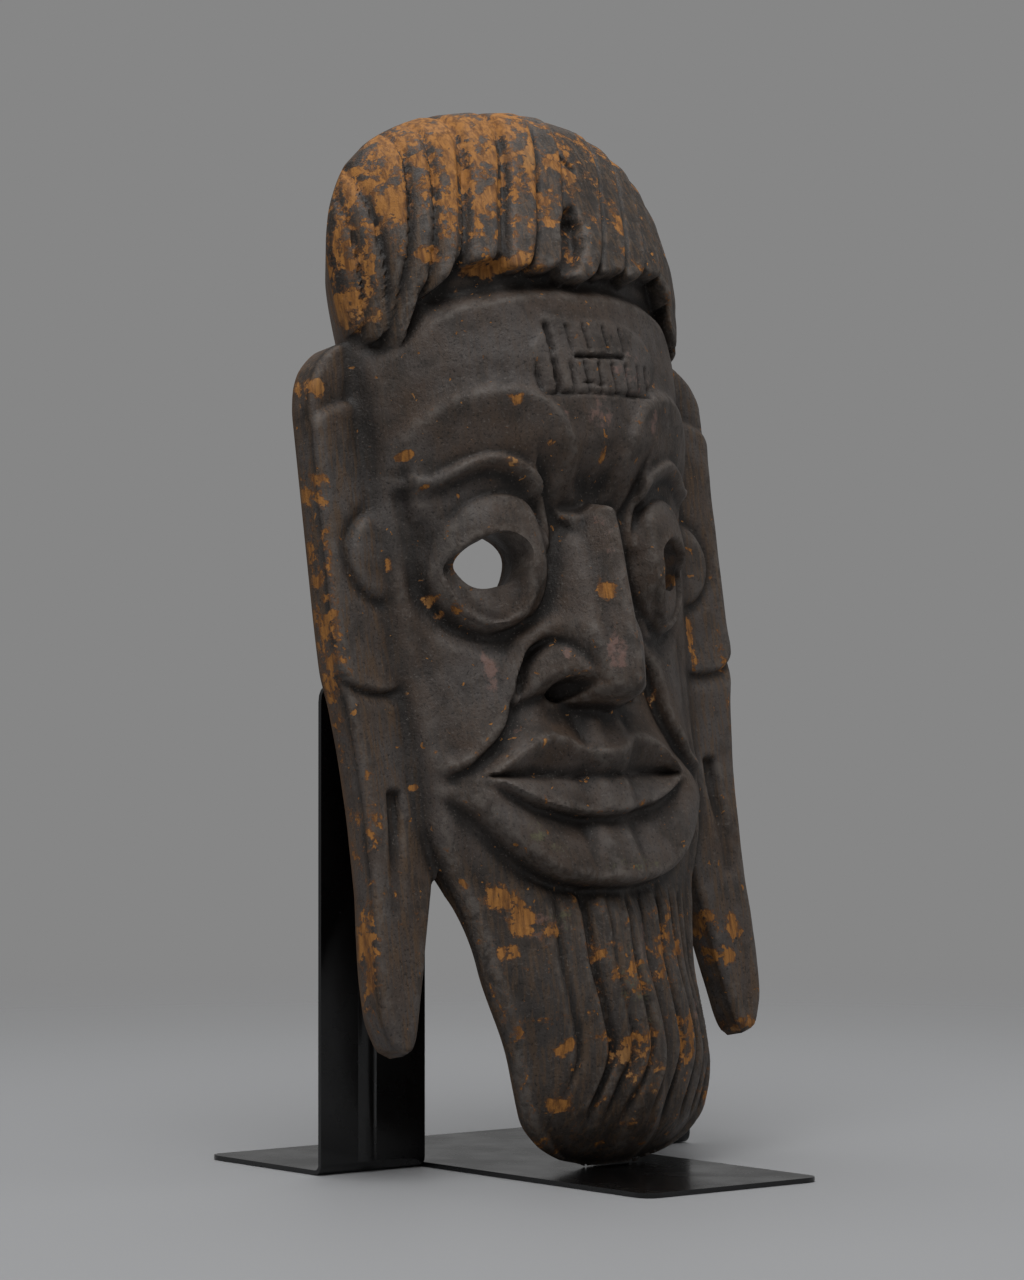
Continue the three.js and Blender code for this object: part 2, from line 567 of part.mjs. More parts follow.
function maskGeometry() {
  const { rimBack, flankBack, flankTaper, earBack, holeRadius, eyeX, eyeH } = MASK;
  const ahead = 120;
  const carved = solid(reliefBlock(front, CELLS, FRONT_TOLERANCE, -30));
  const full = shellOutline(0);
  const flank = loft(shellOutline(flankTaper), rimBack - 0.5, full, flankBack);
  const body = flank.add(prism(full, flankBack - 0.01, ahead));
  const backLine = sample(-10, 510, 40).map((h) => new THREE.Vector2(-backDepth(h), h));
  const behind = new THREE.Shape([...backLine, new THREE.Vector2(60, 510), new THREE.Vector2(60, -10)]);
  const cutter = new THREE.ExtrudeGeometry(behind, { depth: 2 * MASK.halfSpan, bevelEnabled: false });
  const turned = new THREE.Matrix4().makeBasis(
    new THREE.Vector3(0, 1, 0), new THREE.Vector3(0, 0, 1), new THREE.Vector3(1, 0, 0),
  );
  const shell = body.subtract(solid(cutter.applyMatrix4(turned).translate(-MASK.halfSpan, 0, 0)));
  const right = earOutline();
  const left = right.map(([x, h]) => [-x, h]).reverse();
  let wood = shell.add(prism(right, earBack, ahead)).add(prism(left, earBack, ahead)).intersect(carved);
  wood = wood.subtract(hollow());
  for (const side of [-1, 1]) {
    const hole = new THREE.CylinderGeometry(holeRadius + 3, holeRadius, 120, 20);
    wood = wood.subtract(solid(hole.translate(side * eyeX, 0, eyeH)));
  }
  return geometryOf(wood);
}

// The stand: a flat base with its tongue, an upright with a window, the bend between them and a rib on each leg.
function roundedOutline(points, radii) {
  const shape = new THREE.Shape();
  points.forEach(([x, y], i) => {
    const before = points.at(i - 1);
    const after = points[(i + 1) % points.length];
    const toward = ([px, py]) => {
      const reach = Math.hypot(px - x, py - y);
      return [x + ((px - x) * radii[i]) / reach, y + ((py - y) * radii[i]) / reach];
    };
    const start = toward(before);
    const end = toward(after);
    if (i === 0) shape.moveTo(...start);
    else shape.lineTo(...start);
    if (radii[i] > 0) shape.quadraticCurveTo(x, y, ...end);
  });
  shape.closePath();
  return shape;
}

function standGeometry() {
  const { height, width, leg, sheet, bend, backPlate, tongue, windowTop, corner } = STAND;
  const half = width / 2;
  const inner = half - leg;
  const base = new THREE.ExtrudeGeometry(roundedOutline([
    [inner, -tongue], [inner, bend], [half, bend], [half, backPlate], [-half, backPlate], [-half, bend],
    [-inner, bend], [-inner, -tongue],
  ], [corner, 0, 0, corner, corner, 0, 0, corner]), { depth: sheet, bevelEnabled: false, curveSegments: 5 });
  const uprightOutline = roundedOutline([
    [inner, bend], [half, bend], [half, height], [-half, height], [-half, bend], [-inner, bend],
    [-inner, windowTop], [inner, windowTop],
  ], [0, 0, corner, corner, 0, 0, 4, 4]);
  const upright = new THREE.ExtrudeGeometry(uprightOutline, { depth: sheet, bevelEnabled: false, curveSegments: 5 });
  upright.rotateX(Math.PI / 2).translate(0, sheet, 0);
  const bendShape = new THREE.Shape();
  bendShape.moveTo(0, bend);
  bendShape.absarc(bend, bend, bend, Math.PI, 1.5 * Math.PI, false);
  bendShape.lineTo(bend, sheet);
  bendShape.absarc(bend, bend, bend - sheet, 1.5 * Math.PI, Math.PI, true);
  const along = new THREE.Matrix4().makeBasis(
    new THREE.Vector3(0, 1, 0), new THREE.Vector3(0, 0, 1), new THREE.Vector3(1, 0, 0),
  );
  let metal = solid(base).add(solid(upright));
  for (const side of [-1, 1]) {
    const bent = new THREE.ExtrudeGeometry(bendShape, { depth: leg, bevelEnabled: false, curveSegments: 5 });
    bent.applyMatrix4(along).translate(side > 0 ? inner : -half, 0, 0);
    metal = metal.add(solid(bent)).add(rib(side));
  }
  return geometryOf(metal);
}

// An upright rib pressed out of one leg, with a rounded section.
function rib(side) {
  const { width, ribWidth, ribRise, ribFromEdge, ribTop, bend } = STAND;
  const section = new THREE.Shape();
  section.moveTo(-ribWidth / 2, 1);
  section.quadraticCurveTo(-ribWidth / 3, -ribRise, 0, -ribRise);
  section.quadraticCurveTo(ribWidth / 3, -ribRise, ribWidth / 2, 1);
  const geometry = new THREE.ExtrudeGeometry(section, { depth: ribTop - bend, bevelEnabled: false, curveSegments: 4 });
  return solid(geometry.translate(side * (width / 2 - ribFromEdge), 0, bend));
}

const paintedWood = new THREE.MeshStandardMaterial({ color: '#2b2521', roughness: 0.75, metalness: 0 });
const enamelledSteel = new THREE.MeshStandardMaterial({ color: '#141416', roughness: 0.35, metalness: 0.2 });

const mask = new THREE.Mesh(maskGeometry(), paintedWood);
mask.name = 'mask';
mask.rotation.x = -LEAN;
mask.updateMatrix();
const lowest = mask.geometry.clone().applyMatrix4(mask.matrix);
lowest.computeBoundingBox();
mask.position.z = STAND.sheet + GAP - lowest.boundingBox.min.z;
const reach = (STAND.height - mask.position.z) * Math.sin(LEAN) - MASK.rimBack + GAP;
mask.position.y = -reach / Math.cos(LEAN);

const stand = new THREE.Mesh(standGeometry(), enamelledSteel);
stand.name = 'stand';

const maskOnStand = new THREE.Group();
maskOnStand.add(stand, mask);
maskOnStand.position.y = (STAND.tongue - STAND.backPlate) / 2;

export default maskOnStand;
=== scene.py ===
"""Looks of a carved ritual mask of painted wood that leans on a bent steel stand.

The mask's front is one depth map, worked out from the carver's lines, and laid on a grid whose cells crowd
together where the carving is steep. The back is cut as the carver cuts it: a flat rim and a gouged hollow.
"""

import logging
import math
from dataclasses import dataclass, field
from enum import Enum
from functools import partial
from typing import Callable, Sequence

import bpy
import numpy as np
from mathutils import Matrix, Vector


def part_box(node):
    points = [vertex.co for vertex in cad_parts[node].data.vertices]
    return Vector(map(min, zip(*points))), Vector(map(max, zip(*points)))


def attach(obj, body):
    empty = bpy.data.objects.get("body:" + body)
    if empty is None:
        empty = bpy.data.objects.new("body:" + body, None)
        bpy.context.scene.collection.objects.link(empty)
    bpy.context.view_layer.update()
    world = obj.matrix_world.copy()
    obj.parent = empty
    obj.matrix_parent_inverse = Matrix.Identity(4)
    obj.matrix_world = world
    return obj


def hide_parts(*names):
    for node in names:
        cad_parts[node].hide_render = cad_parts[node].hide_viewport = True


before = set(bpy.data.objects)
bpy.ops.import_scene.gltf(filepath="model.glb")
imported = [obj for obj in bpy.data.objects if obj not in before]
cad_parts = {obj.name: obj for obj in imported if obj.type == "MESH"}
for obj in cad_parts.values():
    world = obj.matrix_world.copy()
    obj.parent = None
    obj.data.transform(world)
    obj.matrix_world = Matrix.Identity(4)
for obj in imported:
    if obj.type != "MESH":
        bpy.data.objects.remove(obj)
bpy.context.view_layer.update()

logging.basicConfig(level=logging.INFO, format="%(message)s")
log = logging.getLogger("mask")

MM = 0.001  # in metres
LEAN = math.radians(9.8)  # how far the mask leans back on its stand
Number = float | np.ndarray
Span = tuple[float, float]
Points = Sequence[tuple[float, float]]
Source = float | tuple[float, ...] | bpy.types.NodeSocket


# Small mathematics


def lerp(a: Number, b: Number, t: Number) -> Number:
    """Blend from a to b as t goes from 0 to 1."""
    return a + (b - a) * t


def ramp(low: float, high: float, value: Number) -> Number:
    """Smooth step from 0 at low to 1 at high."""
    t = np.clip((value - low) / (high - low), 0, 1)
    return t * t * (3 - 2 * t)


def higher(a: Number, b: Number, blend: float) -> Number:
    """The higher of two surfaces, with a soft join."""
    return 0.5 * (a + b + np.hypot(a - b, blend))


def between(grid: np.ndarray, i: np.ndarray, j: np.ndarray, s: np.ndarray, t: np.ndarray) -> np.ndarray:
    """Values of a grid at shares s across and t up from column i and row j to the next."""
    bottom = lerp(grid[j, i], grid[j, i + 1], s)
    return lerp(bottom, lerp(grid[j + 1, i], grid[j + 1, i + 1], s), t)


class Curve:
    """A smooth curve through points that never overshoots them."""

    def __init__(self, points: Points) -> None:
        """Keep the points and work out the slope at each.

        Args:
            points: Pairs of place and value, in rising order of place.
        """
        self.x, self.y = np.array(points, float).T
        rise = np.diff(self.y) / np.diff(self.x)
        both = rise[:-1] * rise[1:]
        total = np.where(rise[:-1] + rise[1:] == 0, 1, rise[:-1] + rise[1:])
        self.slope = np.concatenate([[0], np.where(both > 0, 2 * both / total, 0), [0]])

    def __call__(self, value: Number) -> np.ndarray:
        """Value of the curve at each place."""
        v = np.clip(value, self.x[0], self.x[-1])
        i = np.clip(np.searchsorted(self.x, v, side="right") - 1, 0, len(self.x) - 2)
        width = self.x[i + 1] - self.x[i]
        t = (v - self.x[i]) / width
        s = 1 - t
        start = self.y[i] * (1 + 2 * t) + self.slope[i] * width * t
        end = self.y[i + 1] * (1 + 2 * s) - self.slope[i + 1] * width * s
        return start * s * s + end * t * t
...
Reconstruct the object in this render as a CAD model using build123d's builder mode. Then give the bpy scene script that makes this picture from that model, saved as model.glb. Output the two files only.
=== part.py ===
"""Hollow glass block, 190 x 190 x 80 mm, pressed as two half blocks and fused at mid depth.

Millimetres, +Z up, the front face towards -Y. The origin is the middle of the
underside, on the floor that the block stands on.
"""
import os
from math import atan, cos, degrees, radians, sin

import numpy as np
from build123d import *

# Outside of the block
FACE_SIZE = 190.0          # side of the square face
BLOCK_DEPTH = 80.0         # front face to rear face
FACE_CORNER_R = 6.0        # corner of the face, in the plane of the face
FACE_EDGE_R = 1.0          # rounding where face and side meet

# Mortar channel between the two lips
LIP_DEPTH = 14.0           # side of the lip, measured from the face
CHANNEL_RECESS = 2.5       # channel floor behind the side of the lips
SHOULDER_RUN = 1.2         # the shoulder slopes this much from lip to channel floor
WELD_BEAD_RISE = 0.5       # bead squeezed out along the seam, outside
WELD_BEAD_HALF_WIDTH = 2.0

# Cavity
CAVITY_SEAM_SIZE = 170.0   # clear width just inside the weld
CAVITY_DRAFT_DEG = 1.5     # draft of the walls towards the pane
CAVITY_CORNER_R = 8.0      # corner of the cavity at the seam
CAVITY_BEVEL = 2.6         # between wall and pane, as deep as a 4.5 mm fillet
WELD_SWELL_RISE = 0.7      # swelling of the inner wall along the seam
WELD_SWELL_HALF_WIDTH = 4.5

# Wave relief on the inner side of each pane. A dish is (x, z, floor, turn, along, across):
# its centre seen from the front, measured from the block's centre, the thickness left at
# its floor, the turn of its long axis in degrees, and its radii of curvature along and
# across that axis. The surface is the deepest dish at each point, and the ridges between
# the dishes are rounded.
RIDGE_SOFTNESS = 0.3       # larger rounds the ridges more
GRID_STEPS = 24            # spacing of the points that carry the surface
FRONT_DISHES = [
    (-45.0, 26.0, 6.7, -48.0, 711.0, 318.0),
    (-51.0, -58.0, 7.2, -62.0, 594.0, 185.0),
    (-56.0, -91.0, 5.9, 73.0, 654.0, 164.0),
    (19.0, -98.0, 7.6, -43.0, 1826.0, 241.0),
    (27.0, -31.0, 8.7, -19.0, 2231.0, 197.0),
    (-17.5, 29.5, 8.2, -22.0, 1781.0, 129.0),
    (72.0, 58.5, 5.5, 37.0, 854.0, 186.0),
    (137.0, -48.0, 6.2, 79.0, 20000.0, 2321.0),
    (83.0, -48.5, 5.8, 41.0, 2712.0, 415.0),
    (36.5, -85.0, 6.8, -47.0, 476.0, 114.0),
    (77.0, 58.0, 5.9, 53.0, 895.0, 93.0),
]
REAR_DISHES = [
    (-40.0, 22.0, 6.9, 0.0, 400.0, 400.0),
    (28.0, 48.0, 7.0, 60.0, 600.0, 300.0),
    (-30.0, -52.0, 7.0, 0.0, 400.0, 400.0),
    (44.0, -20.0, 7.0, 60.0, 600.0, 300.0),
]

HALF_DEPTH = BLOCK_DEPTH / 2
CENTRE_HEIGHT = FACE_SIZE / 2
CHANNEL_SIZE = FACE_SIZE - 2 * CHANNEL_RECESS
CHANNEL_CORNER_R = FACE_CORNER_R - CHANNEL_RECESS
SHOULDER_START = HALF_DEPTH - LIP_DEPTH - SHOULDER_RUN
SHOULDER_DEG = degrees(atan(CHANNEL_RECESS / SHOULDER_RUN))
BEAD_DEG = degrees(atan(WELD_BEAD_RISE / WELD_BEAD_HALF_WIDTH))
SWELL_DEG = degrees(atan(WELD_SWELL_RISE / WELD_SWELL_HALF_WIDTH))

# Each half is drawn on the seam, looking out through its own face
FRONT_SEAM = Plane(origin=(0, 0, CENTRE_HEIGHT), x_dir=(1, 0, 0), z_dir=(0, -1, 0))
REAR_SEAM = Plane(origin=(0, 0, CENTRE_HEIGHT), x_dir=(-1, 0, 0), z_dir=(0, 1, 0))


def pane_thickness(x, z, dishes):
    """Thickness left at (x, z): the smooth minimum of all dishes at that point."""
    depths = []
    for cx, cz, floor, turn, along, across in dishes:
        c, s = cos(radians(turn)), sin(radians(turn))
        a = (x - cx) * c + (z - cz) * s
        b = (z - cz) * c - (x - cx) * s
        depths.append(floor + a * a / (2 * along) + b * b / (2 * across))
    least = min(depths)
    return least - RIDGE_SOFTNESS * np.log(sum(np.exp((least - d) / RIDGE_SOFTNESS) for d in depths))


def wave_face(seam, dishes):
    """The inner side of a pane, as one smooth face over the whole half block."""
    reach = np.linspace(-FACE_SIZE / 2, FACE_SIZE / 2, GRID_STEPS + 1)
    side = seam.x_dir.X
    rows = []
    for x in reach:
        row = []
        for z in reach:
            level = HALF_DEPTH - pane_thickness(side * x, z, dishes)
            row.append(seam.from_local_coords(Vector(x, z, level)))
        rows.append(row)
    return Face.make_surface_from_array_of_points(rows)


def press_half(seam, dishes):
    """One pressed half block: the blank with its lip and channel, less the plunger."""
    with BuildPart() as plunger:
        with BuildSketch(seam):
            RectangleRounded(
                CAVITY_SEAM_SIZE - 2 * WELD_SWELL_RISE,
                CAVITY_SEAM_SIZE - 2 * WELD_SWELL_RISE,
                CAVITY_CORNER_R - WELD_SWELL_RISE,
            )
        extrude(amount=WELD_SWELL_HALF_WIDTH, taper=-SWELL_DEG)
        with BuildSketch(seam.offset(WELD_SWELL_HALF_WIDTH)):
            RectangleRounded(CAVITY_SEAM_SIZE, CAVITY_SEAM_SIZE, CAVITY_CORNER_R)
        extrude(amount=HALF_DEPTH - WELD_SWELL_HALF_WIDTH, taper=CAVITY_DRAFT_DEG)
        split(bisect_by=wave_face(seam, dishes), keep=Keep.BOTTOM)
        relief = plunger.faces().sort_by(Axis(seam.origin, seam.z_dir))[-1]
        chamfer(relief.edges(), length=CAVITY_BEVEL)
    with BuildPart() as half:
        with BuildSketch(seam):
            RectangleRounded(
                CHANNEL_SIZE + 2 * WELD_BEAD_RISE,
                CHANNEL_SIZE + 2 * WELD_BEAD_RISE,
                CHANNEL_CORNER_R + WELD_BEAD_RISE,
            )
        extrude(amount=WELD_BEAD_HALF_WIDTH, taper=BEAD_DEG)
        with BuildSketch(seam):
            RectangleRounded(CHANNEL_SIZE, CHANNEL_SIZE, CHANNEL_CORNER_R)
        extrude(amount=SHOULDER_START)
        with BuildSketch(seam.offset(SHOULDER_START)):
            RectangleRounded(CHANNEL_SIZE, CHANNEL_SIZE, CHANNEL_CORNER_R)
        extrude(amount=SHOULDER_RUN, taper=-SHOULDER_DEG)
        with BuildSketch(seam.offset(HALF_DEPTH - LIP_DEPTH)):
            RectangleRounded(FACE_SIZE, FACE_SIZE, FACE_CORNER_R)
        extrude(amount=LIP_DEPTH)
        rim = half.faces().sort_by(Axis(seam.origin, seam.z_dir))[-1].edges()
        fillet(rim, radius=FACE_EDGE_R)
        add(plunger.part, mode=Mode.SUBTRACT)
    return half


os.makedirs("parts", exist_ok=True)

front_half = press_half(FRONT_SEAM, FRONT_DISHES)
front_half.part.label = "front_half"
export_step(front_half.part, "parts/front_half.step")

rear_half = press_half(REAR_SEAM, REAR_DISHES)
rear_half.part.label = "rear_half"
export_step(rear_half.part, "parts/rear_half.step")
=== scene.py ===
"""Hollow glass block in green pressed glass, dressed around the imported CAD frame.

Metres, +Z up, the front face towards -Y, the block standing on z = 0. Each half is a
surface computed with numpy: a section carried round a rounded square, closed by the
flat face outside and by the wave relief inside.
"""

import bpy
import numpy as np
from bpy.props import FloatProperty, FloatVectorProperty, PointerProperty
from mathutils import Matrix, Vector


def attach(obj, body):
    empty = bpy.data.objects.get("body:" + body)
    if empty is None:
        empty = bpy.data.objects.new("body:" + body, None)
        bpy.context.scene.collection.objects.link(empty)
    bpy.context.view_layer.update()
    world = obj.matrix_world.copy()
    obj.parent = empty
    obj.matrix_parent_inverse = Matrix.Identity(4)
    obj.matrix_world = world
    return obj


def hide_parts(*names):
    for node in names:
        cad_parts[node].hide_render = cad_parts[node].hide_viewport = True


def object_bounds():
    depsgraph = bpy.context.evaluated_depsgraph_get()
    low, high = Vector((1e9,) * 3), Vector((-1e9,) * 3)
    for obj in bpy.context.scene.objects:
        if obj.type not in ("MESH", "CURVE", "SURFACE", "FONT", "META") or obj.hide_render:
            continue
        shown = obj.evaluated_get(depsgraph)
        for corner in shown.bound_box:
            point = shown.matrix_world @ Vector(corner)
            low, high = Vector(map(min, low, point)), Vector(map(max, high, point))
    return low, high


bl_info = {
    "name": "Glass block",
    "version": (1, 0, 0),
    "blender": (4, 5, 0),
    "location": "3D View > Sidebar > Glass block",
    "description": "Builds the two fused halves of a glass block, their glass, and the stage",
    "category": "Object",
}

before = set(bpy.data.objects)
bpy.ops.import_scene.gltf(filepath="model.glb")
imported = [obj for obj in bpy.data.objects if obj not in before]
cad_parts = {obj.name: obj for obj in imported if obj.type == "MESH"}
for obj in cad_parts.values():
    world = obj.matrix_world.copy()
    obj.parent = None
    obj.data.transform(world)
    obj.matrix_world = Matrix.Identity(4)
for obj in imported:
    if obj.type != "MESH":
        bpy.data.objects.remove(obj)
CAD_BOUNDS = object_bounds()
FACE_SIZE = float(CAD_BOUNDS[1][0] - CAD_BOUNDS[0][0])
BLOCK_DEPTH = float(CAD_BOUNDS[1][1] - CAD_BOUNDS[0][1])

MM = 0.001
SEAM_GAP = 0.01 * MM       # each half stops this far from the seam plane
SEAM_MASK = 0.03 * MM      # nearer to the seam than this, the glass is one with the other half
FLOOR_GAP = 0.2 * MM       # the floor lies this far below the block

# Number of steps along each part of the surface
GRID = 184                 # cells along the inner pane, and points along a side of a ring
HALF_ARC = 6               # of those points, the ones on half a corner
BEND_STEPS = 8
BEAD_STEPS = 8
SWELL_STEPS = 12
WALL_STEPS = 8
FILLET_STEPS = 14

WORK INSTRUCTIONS
Report every line in the data above in which the word "shown" appears.

FINISHED EXERCISE
        shown = obj.evaluated_get(depsgraph)
        for corner in shown.bound_box:
            point = shown.matrix_world @ Vector(corner)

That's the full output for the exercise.